同郷の仙台から来た友達と東京で会うような時、自分は東京が苦手、と言われることがそこそこあって、だいたいの理由は緑が少ないから、だったりする。確かに仙台は繁華街をちょっと離れただけで緑には事欠かないから、たとえば出張で訪れるような東京の繁華街に寝泊まりしていると、息苦しさを感じるのかもしれない。

一方で東京の繁華街の代表的存在、渋谷近辺に住んでいる私からすると、思わぬところに思わぬ緑のスポットがあるから、緑の不足を感じることはない。たとえば鍋島松濤公園は渋谷のドンキホーテからわずか5分ほどの立地なのに風車小屋がついた池まである。子どもの遊び場所を探していてこの公園を見つけた時は本当にビックリした。

なんで渋谷にこんな場所が、の経緯が面白かった。

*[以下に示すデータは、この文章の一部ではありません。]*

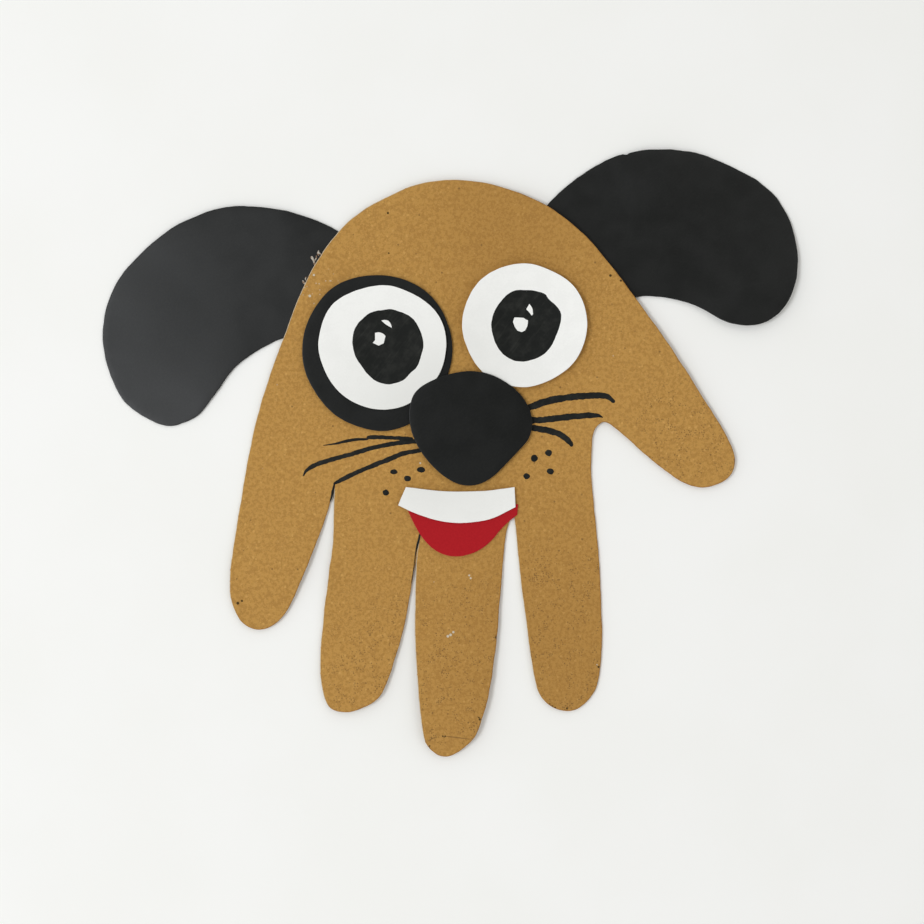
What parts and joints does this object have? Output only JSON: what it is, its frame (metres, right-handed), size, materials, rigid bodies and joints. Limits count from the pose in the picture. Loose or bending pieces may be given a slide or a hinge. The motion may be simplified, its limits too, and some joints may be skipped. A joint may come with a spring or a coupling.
{
  "type": "handprint paper dog face",
  "caption": "Flat puppet-style dog face: a hand-shaped kraft board head, fingers down and thumb out, with glued-on paper ears, eyes, eye patch, nose, teeth and mouth.",
  "frame": {"origin": "under the middle of the whole outline, on the surface that the face lies on", "axes": "+Z out of the front of the face, +Y towards the crown of the head, +X to the viewer's right, the thumb's side"},
  "size_m": [0.1532, 0.1338, 0.0019],
  "materials": {
    "kraft_board": "matte",
    "black_card": "matte",
    "white_paper": "matte",
    "red_paper": "matte",
    "dried_glue": "satin",
    "marker_ink": "matte"
  },
  "bodies": {
    "root": {"head_card": "kraft_board", "ear_left": "black_card", "ear_right": "black_card", "eye_patch": "black_card", "eye_white_left": "white_paper", "eye_white_right": "white_paper", "nose": "black_card", "teeth": "white_paper", "mouth": "red_paper", "glue_ear_left": "dried_glue", "glue_ear_right": "dried_glue", "glue_eye_patch": "dried_glue", "glue_eye_left": "dried_glue", "glue_eye_right": "dried_glue", "glue_nose": "dried_glue", "glue_mouth": "dried_glue", "glue_teeth": "dried_glue"}
  },
  "joints": []
}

渋谷松濤のあたりは、佐賀の藩主、鍋島氏の所有地で、明治維新で失職した侍達の新たな仕事を思案してこのあたりを茶畑にし、元侍達を従事させた。「松濤」とはもともとは松の梢を渡る風の音を波の音にたとえていう言葉。松林があったのと、更に茶釜で湯を沸かす音にも似ているのと、それで茶畑の名前を「松濤園」とした。なお風車小屋はもともとは鍋島家の茶室だったのだという。

松濤の住宅街は並々ならぬ大豪邸が立ち並び歩くだけで何だか気が引き締まるのだけど、昔は茶畑だったのかと思うと、そんなちょっとした緊張感も少し薄れるような。

なおこの公園、夏場は特に蚊が多く、虫除け必須。ご注意を。